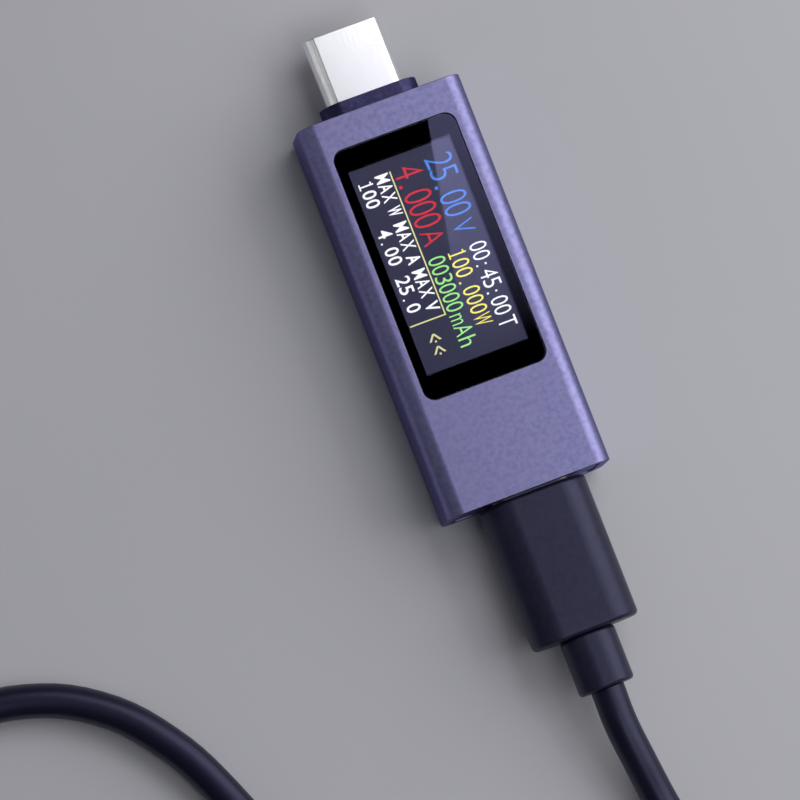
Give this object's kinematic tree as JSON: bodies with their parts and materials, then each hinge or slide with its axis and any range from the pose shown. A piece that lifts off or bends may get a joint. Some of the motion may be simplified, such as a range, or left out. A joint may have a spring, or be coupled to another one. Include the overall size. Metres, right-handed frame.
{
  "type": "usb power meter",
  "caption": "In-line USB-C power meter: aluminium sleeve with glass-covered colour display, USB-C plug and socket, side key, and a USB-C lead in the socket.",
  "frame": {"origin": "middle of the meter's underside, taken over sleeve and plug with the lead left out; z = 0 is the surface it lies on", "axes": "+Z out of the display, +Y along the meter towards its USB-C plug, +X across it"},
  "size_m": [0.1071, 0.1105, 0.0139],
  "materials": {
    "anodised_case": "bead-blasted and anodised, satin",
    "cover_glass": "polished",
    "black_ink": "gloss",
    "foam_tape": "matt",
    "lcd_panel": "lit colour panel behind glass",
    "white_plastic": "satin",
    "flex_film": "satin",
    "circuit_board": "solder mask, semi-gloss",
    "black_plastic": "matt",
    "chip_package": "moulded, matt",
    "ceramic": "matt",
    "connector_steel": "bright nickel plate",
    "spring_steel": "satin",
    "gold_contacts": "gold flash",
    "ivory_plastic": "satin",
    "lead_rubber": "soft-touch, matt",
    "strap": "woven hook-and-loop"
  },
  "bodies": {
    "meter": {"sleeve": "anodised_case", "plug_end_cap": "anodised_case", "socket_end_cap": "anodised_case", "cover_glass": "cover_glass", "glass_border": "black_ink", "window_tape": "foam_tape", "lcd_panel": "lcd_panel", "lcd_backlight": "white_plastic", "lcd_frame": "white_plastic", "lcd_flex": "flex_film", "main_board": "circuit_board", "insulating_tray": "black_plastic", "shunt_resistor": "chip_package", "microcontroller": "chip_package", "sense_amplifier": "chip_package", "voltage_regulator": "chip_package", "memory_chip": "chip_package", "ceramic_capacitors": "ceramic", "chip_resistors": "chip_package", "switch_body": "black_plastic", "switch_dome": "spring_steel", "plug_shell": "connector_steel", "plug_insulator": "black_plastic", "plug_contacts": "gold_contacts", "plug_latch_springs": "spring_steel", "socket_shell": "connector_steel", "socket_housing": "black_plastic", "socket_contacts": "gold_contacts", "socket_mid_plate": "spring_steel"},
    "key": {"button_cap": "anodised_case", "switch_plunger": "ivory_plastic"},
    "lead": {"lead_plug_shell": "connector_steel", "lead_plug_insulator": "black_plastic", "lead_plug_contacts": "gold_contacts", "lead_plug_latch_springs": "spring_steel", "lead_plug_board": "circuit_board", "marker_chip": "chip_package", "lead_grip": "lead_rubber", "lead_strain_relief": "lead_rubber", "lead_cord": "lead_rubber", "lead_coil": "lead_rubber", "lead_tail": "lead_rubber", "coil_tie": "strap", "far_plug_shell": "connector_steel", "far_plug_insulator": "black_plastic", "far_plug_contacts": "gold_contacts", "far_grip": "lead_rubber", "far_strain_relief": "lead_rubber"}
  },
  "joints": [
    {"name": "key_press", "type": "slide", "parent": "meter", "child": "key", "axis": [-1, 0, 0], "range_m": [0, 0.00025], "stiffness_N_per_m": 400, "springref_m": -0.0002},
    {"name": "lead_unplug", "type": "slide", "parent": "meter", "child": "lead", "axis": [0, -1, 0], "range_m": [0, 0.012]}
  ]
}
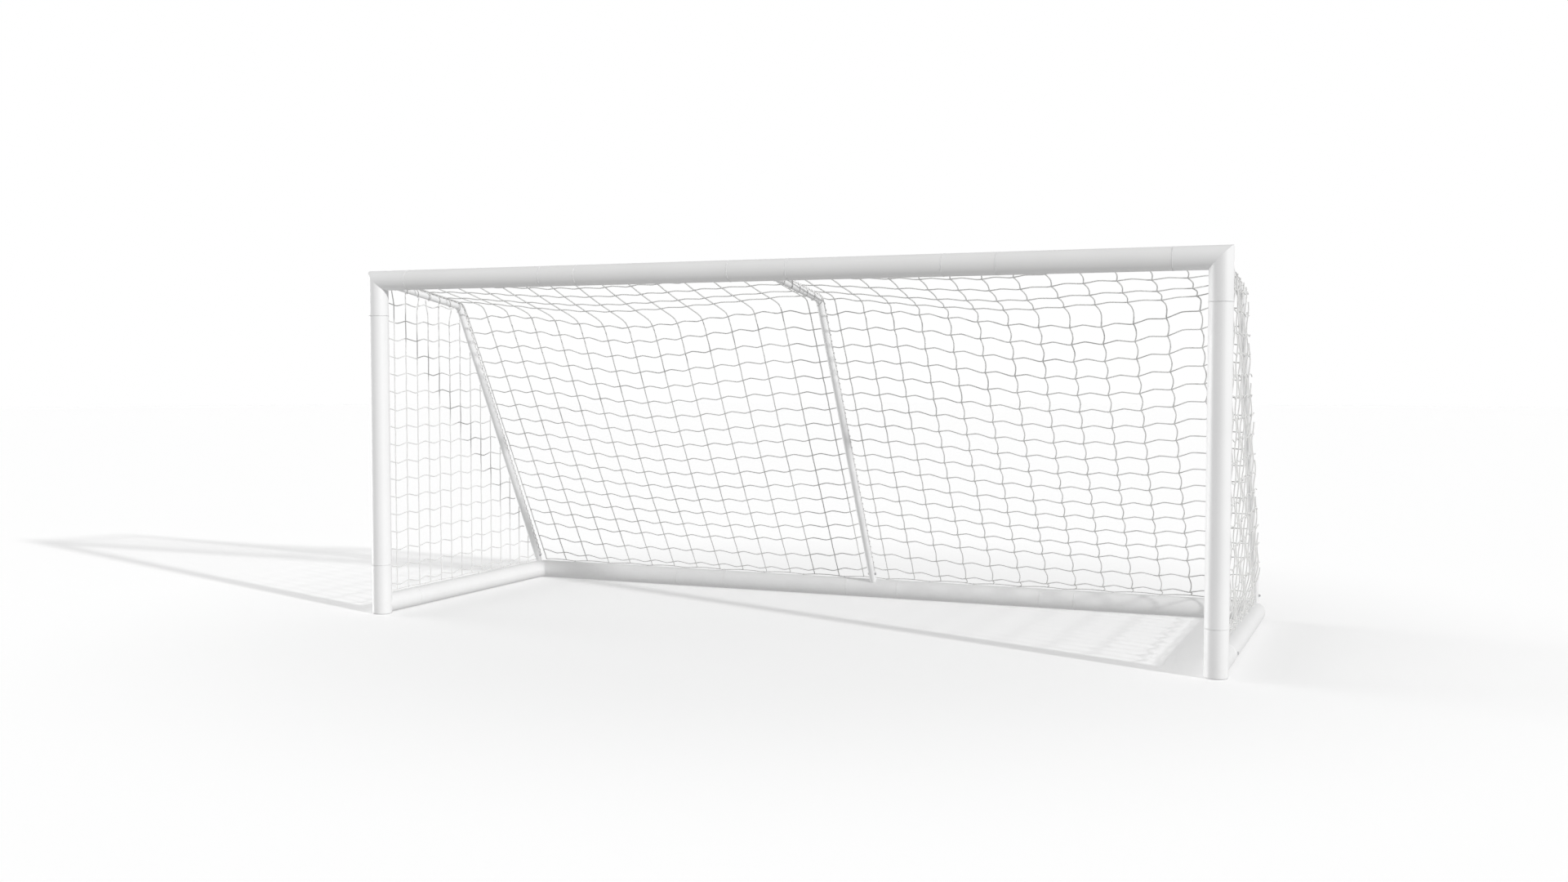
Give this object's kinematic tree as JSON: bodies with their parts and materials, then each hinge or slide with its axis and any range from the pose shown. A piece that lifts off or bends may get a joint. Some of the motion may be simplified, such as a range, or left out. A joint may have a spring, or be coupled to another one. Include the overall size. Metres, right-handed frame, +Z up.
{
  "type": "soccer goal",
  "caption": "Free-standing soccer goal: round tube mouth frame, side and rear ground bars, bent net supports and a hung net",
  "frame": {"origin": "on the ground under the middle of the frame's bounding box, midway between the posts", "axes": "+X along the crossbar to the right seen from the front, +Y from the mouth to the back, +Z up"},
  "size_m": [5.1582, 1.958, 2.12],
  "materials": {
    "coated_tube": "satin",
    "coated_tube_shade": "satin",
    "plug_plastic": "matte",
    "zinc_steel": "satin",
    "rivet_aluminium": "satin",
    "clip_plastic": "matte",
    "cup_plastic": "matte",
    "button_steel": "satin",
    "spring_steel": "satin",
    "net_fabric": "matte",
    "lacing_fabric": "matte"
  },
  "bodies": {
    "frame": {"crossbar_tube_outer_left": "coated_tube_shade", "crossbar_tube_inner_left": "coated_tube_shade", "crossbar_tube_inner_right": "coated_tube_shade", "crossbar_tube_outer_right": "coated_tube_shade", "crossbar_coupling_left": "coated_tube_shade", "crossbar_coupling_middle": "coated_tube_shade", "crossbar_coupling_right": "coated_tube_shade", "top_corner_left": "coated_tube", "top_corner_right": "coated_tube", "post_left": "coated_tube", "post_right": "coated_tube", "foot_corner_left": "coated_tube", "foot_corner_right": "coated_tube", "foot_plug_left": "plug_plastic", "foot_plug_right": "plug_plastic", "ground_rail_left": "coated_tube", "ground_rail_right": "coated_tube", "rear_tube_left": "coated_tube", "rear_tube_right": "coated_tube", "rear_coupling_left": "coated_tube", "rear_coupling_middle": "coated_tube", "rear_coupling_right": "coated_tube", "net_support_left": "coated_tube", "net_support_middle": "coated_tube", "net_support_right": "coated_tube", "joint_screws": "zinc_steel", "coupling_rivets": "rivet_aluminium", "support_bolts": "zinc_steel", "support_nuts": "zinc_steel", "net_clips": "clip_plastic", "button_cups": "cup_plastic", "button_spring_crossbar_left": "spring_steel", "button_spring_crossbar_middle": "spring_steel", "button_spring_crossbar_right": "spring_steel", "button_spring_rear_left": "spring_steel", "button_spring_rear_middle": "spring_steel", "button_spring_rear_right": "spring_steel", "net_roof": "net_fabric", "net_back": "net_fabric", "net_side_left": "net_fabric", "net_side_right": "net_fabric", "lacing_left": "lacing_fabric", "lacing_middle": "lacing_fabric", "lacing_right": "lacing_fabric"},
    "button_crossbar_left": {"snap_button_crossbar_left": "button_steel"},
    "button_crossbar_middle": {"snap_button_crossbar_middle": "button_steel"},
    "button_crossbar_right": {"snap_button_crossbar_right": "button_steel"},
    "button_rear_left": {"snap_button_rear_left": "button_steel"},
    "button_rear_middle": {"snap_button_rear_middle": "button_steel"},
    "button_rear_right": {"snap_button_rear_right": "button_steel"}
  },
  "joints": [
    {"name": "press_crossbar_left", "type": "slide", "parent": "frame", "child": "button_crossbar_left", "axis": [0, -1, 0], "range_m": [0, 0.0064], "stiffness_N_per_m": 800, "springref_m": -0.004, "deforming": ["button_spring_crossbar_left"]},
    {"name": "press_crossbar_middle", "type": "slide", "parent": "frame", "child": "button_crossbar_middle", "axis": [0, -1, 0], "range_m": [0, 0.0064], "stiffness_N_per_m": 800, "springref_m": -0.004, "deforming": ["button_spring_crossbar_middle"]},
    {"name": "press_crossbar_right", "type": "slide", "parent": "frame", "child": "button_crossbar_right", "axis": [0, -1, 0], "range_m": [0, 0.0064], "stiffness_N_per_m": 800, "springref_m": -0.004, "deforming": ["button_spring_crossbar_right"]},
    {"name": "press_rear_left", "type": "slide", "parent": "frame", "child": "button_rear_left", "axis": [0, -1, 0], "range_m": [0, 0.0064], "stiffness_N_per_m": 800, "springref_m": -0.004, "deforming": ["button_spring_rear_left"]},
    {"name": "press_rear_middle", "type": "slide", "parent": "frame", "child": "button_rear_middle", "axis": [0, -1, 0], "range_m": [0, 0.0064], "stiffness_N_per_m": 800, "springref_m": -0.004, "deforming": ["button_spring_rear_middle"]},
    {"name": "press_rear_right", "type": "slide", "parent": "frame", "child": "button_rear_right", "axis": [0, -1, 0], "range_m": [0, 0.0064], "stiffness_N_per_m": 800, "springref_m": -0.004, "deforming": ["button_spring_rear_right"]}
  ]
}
********************
▶ **WHAT THIS TASK INVOLVES**: Go through the records and gather the lines that hold "piece".

▶ **CORRECT ANSWER**:
Give this object's kinematic tree as JSON: bodies with their parts and materials, then each hinge or slide with its axis and any range from the pose shown. A piece that lifts off or bends may get a joint. Some of the motion may be simplified, such as a range, or left out. A joint may have a spring, or be coupled to another one. Include the overall size. Metres, right-handed frame.
Give this object's kinematic tree as JSON: bodies with their parts and materials, then each hinge or slide with its axis and any range from the pose shown. A piece that lifts off or bends may get a joint. Some of the motion may be simplified, such as a range, or left out. A joint may have a spring, or be coupled to another one. Include the overall size. Metres, right-handed frame, +Z up.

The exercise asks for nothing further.